6. Layered Natural Light: The Morning Transition
Lighting design is not just about electricity; it is about controlling the sun. To achieve that hazy, ethereal morning glow without sacrificing sleep, layer your window treatments.
Use a heavy, natural linen blackout curtain closest to the window for total darkness at night. Layer this with a sheer, unbleached linen panel on the inside. When the blackout curtain is pulled back in the morning, the sheer panel diffuses the harsh, direct sunrise into a soft, cinematic wash over the room, allowing you to wake up gently with the natural rhythm of the day.

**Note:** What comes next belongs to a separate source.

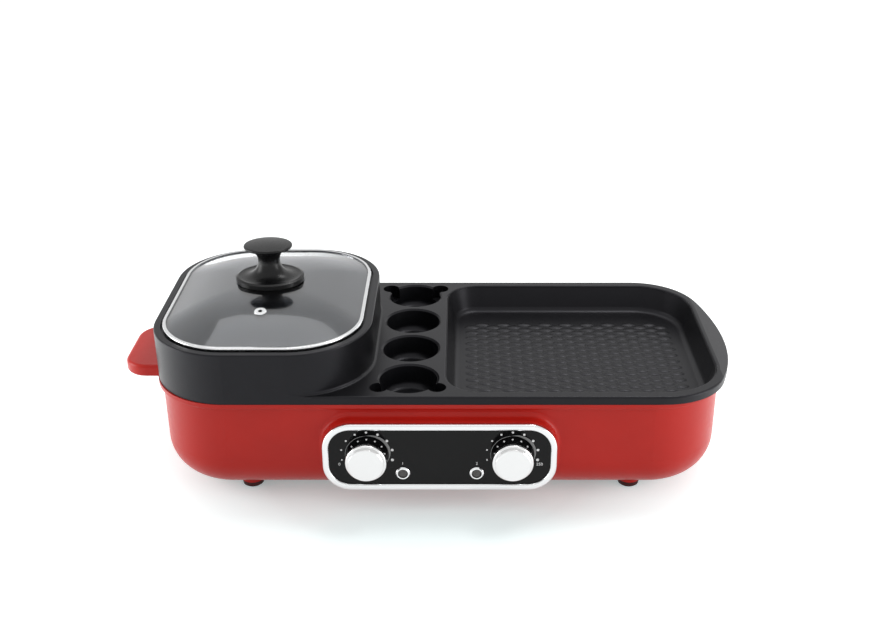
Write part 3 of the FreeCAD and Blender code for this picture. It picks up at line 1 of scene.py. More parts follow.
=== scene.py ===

Conclusion: The Tactile Dimmer Ritual
Smart home automation is incredibly convenient, but there is something inherently Wabi-Sabi about an analog, tactile dimmer switch. The physical act of turning a brass or matte black dial down as you prepare for bed becomes a sensory ritual. It forces you to consciously acknowledge the transition from “doing” to “resting.” By mastering your Japandi lighting plan, you don’t just decorate a room; you engineer a better night’s sleep.